All summer long, France is the playground for Europe’s grandes vacances. But come winter, visitors dwindle, and les trufficulteurs take to the rocky woods and sun-dappled pastures of Périgord, some 50 miles (80 km) east of Bordeaux, for truffle-hunting season.
Truffle-loving tourists fill the cozy medieval village markets and restaurants to buy and eat subterranean fungi, but few actually come to harvest these little aromatic nuggets.
Hunts are open to visitors, guided by some of the world’s leading truffle experts. Join an expedition and be privy to their truffle-finding secrets. Venture through secretive, musky territories in chilly forests thick with oak and hazelnut trees. Alongside, specially trained pigs and dogs help unearth the magic mushrooms.
It’s the ultimate earthy scavenger hunt. The most memorable prizes: intoxicating, perfumed black Périgord truffles worth their weight in gold.
Of course, diners here are rewarded with the finds of the harvest, too. Area bistros plate up truffle dishes of all sorts, often at remarkably low prices, from classic truffled foie gras, gamey pâtés, and savory egg dishes to more innovative takes on the Tuber melanosporum, such as truffled ice cream, crème brûlée, and a most heady truffled vodka.
- Planning: The truffle-hunting season runs from November to April. Visitors can hunt, distill, and cook at truffle workshops. Local expert Edouard Aynaud along with his truffle-sniffing hunting dogs teaches courses on truffle gathering and cooking at la Truffiere de Péchalifour.

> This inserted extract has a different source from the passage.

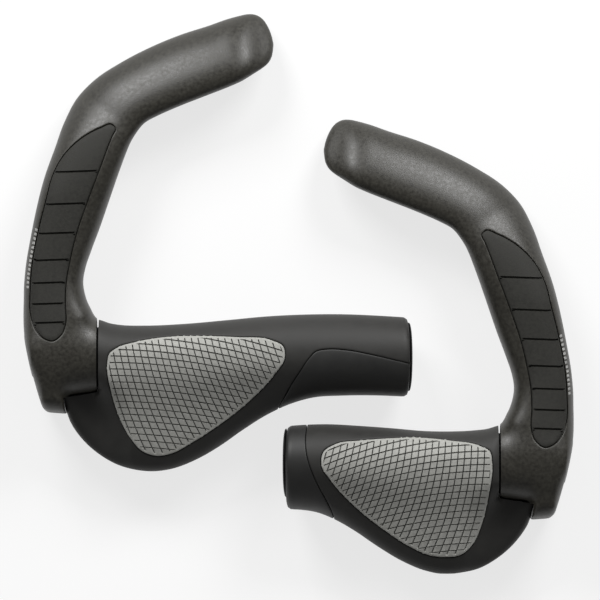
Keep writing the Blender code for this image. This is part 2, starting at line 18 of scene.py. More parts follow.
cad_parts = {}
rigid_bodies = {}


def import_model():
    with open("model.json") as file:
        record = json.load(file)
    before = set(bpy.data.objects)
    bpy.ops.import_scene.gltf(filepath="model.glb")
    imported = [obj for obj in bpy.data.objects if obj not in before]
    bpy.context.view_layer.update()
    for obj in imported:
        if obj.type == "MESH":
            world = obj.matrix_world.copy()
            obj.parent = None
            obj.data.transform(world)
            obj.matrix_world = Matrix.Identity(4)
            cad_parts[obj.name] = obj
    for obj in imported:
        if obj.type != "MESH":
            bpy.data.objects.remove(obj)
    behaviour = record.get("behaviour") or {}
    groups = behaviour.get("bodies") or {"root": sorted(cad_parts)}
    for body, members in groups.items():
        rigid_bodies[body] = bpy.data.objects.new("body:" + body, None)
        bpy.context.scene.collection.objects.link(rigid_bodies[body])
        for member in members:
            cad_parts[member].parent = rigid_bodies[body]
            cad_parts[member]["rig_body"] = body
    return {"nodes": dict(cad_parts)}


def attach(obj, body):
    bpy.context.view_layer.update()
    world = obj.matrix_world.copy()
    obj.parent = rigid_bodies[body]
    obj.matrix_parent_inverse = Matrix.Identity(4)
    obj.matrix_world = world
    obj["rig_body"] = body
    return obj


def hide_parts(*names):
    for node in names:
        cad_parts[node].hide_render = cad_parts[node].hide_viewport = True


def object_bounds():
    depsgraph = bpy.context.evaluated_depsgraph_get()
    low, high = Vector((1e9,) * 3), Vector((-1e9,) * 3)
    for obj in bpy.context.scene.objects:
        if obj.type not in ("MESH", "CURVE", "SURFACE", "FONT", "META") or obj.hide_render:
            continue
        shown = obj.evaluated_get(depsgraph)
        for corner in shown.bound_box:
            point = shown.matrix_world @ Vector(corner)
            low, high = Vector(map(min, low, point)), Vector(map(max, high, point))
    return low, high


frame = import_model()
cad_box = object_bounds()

MM = 0.001
SEAM_X = 85.7
LEFT_Y, RIGHT_Y = -26.97, -71.97
AXIS_HEIGHT = 17.32

GAP = 0.3
TURN_STEPS = 96
SMALL_STEPS = 48
SLIVER = 0.003
INSIDE_BOX = 0.02  # how far the pieces stay inside the part's own box
FLOOR_GAP = 0.05
SHARP_ANGLE = 38

# Camera: straight down on the middle of the pair.
LENS = 500.0
FRAME_WIDTH = 255.0
AIM = (0.6, -2.8)
CLIP_END = 100

# Studio, in metres.
FLOOR_REACH, FLOOR_GLOW = 40, 0.74
LIGHT_AT, LIGHT_SIZE, LIGHT_POWER = (0.5, 0.85, 0.6), (0.5, 0.34), 9.8
SKY = 0.2

# Sleeve, clamp and cap, as in the part.
BORE_R, SLEEVE_R, SLEEVE_OUTBOARD = 11.2, 12.6, -24.0
STOP_LIP, STOP_LIP_R = 1.5, 9.5
FLANGE_R, FLANGE_THICK = 14.6, 0.8
COLLET_SLIT, COLLET_END = 1.2, -9.0
COLLAR_R, COLLAR_SEAM_R = 17.1, 15.3
COLLAR_EXTRA = 2.5  # how far the collar is made too long, before its end is cut square
BAND_R, BAND_U = 15.2, (-24.5, -11.5)
EAR_U, EAR_END, EAR_W = (-22.0, -15.6), -20.6, (-8.0, 6.5)
HEEL_SLIT = 1.2
SCREW_U, SCREW_V, SCREW_R, THREAD_PITCH = -18.8, -17.4, 2.0, 0.7
HEAD_R, HEAD_HIGH, HEX_ACROSS, HEX_DEEP = 3.5, 4.0, 3.0, 2.2
WASHER_THICK, NUT_HIGH = 0.8, 3.2
CAP_R, CAP_BACK_U = 10.5, -25.0
CAP_FACE_U, CAP_FACE_SLOPE = -28.8, -0.21
CAP_FACE = [  # (radius, height) of its outer face
    (0, 0.15), (3, 0.17), (5.5, 0.32), (7.2, 0.42), (7.6, 0.4), (7.75, 0.0), (8.15, 0.0),
    (8.3, 0.34), (9.4, 0.16), (10.1, -0.04), (10.4, -0.22), (10.5, -0.5),
]
FINGER_R, FINGER_END = (7.4, 9.2), -22.2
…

> The Best Truffle Markets:
If taking to the woods is not your thing, the lively and spirited truffle markets, which peak in activity from December to February, offer a fine alternative to scouting through the cold winter woods. They are the busiest in the chill of January, when the black truffles have their highest perfume and often lure celebrity chefs who come to stock up.